▶ _EXERCISE TASK_: Print verbatim the opening line of the material and every subsequent line through the one containing "tooling_hole_end = 5; // [4:0.1:8]".

/---

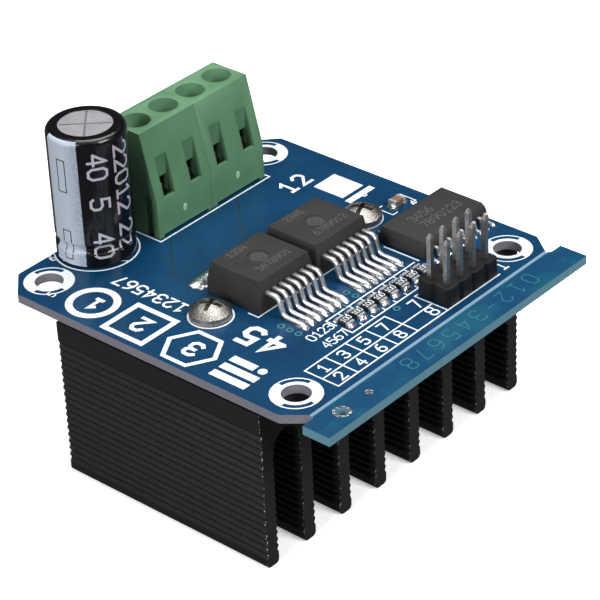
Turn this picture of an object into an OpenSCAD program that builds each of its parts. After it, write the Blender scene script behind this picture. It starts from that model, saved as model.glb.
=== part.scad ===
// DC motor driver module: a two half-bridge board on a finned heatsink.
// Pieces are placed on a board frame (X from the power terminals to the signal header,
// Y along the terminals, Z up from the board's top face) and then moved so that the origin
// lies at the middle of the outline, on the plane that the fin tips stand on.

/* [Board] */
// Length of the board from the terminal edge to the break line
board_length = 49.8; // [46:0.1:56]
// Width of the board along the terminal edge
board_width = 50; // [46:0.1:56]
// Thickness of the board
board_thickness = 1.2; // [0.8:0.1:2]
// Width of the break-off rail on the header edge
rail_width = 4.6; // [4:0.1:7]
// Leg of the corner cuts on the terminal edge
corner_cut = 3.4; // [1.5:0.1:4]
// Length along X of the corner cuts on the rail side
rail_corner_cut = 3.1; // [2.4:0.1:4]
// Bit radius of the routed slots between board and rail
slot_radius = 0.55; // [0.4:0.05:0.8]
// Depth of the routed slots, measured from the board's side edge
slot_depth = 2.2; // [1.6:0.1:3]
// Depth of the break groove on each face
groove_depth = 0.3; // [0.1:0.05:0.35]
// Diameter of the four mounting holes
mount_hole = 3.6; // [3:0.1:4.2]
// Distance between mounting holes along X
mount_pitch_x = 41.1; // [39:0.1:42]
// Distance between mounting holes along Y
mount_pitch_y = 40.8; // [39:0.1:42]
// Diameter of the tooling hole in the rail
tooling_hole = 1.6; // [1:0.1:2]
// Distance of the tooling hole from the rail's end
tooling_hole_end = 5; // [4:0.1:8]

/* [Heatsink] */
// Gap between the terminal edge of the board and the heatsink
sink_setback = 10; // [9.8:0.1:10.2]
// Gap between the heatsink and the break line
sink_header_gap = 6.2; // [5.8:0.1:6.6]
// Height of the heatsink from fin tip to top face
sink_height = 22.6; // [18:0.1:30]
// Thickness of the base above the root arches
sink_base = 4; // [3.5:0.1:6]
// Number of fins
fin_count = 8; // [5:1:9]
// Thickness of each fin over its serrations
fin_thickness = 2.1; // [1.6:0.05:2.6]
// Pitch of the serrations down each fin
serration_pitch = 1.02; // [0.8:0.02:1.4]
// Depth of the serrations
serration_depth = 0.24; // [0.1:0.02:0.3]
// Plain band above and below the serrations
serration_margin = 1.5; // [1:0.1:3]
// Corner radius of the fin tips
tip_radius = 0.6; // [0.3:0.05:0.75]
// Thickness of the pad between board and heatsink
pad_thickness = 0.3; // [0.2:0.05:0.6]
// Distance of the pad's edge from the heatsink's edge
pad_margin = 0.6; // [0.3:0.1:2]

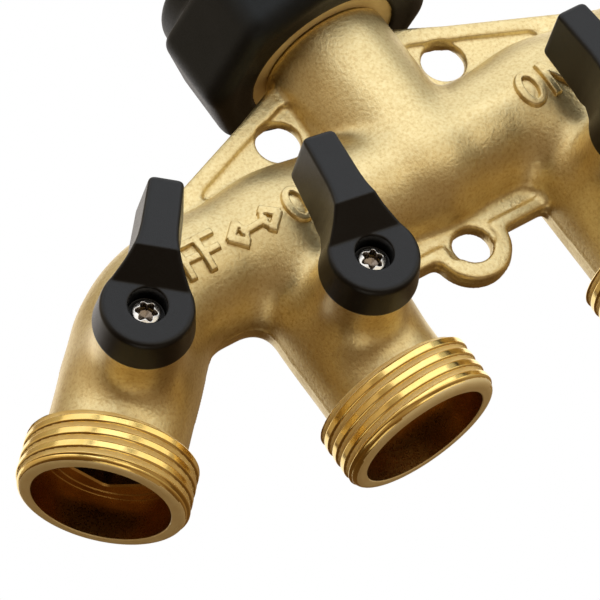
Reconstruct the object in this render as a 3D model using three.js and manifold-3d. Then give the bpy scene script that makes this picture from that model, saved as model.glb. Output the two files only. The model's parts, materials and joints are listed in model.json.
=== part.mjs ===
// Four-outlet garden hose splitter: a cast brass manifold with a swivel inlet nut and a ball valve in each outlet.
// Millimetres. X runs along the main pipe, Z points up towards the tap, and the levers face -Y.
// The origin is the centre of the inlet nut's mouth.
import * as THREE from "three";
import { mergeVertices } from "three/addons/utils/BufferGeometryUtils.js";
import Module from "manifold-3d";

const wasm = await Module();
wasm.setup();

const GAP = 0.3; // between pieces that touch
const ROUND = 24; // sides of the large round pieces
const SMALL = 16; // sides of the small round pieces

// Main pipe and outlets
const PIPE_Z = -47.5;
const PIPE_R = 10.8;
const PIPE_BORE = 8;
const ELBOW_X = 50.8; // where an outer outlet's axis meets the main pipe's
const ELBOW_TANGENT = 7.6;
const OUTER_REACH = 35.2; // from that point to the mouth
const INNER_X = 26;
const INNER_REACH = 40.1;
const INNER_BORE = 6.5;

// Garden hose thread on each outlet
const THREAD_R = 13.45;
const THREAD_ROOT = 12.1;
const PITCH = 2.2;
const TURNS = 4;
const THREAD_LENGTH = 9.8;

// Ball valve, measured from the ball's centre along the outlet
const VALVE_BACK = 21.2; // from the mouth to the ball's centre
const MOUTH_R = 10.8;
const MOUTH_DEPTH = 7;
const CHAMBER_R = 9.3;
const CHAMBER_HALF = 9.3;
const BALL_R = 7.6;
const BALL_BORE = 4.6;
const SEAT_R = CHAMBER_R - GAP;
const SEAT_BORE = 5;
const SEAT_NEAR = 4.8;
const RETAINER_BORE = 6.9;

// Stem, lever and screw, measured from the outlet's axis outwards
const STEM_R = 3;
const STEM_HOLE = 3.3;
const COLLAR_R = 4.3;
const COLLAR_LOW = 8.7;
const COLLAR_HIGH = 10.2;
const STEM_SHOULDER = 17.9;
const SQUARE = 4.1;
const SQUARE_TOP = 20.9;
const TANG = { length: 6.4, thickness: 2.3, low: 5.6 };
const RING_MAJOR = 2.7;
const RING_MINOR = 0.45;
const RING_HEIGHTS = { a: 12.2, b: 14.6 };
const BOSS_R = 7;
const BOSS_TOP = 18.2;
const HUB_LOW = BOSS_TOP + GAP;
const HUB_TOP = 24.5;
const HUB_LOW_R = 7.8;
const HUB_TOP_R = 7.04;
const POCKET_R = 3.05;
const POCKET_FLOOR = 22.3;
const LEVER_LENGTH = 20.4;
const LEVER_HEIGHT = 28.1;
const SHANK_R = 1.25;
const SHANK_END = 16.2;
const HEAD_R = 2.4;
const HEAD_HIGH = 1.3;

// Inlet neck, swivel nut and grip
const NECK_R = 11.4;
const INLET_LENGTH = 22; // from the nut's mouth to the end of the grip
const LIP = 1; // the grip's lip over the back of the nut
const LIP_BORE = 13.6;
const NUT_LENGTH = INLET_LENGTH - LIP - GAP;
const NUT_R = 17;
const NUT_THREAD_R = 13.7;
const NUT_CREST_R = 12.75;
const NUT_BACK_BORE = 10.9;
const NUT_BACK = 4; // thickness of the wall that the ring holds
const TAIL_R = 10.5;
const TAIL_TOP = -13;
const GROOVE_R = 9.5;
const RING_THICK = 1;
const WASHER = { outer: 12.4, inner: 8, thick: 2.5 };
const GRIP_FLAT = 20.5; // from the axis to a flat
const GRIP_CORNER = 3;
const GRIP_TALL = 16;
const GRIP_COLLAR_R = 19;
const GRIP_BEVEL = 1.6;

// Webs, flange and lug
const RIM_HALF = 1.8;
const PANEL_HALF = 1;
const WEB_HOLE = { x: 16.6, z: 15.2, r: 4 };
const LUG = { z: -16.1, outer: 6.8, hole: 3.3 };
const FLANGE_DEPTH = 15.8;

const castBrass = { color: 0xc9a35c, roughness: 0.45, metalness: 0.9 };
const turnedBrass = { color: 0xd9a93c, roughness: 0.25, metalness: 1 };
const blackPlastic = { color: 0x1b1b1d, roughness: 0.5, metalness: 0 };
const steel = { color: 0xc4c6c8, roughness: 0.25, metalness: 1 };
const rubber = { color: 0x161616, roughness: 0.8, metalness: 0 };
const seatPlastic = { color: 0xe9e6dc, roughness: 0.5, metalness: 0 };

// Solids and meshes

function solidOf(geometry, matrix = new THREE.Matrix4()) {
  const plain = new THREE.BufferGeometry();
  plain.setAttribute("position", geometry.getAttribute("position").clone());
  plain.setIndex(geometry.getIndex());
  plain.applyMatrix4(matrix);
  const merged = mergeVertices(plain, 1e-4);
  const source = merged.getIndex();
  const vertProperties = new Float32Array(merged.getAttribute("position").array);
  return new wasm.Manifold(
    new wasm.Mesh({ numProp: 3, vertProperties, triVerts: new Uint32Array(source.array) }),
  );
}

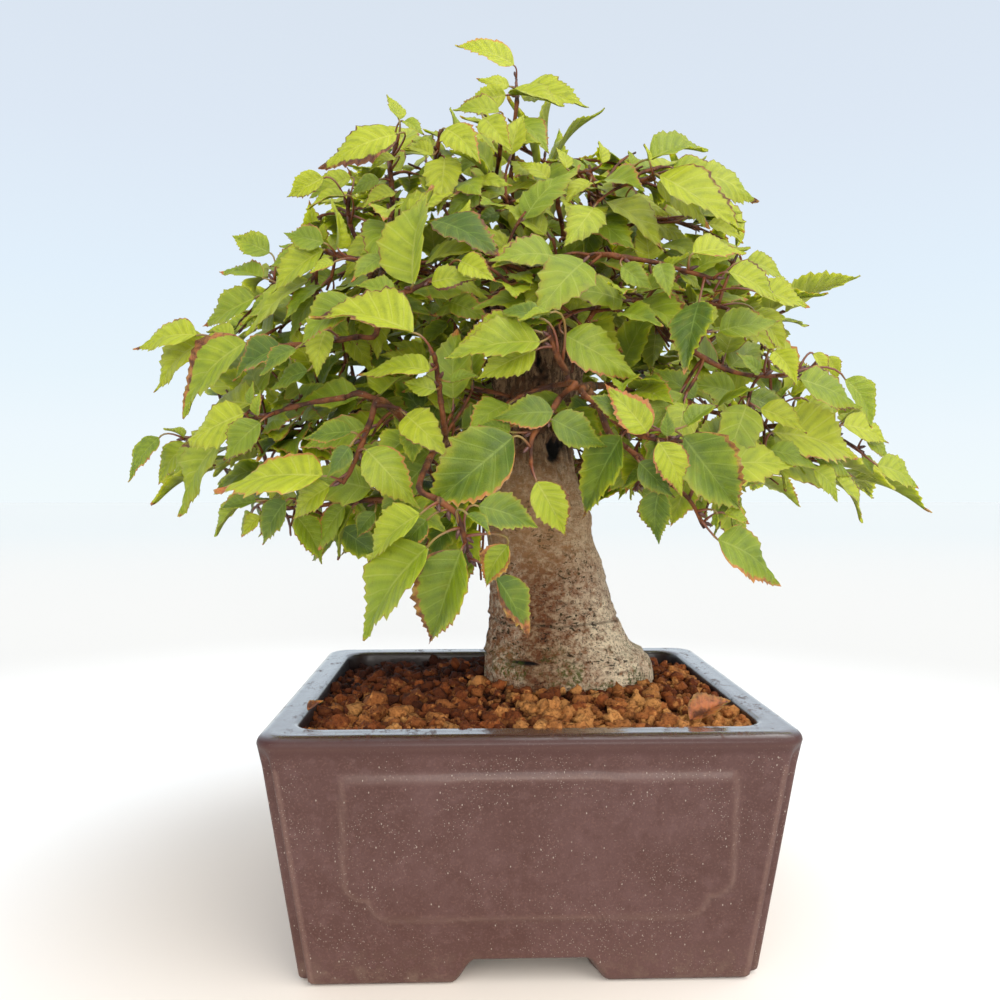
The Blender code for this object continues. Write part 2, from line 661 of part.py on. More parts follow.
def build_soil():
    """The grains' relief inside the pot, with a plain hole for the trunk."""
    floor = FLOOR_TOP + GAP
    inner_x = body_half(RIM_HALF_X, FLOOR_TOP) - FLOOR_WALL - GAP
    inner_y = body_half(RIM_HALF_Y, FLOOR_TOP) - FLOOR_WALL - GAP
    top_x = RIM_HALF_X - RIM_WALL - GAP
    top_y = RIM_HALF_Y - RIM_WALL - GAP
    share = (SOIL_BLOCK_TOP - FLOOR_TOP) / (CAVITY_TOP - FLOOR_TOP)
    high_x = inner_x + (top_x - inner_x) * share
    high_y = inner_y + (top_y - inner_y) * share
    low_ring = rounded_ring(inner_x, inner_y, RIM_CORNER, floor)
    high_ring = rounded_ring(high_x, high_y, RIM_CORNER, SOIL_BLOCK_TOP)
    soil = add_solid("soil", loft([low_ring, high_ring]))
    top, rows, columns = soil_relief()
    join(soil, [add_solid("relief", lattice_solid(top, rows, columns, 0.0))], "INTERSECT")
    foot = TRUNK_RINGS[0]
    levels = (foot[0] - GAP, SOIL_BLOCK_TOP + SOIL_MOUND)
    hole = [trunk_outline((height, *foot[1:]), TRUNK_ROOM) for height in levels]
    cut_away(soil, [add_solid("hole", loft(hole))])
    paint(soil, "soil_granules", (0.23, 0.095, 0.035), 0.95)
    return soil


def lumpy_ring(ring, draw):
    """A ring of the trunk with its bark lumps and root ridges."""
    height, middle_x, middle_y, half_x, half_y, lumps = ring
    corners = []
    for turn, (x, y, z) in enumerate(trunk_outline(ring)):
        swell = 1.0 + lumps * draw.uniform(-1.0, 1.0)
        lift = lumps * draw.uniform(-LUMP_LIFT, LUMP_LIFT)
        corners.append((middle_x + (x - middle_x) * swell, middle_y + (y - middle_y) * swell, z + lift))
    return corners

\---

▶ _CORRECT RESPONSE_:
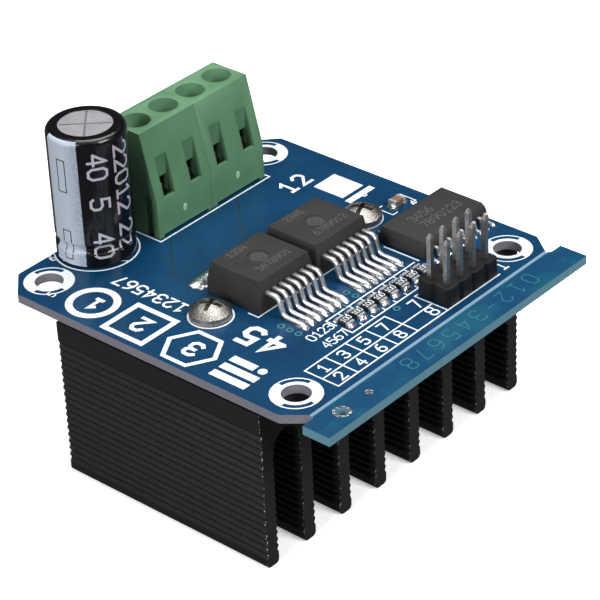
Turn this picture of an object into an OpenSCAD program that builds each of its parts. After it, write the Blender scene script behind this picture. It starts from that model, saved as model.glb.
=== part.scad ===
// DC motor driver module: a two half-bridge board on a finned heatsink.
// Pieces are placed on a board frame (X from the power terminals to the signal header,
// Y along the terminals, Z up from the board's top face) and then moved so that the origin
// lies at the middle of the outline, on the plane that the fin tips stand on.

/* [Board] */
// Length of the board from the terminal edge to the break line
board_length = 49.8; // [46:0.1:56]
// Width of the board along the terminal edge
board_width = 50; // [46:0.1:56]
// Thickness of the board
board_thickness = 1.2; // [0.8:0.1:2]
// Width of the break-off rail on the header edge
rail_width = 4.6; // [4:0.1:7]
// Leg of the corner cuts on the terminal edge
corner_cut = 3.4; // [1.5:0.1:4]
// Length along X of the corner cuts on the rail side
rail_corner_cut = 3.1; // [2.4:0.1:4]
// Bit radius of the routed slots between board and rail
slot_radius = 0.55; // [0.4:0.05:0.8]
// Depth of the routed slots, measured from the board's side edge
slot_depth = 2.2; // [1.6:0.1:3]
// Depth of the break groove on each face
groove_depth = 0.3; // [0.1:0.05:0.35]
// Diameter of the four mounting holes
mount_hole = 3.6; // [3:0.1:4.2]
// Distance between mounting holes along X
mount_pitch_x = 41.1; // [39:0.1:42]
// Distance between mounting holes along Y
mount_pitch_y = 40.8; // [39:0.1:42]
// Diameter of the tooling hole in the rail
tooling_hole = 1.6; // [1:0.1:2]
// Distance of the tooling hole from the rail's end
tooling_hole_end = 5; // [4:0.1:8]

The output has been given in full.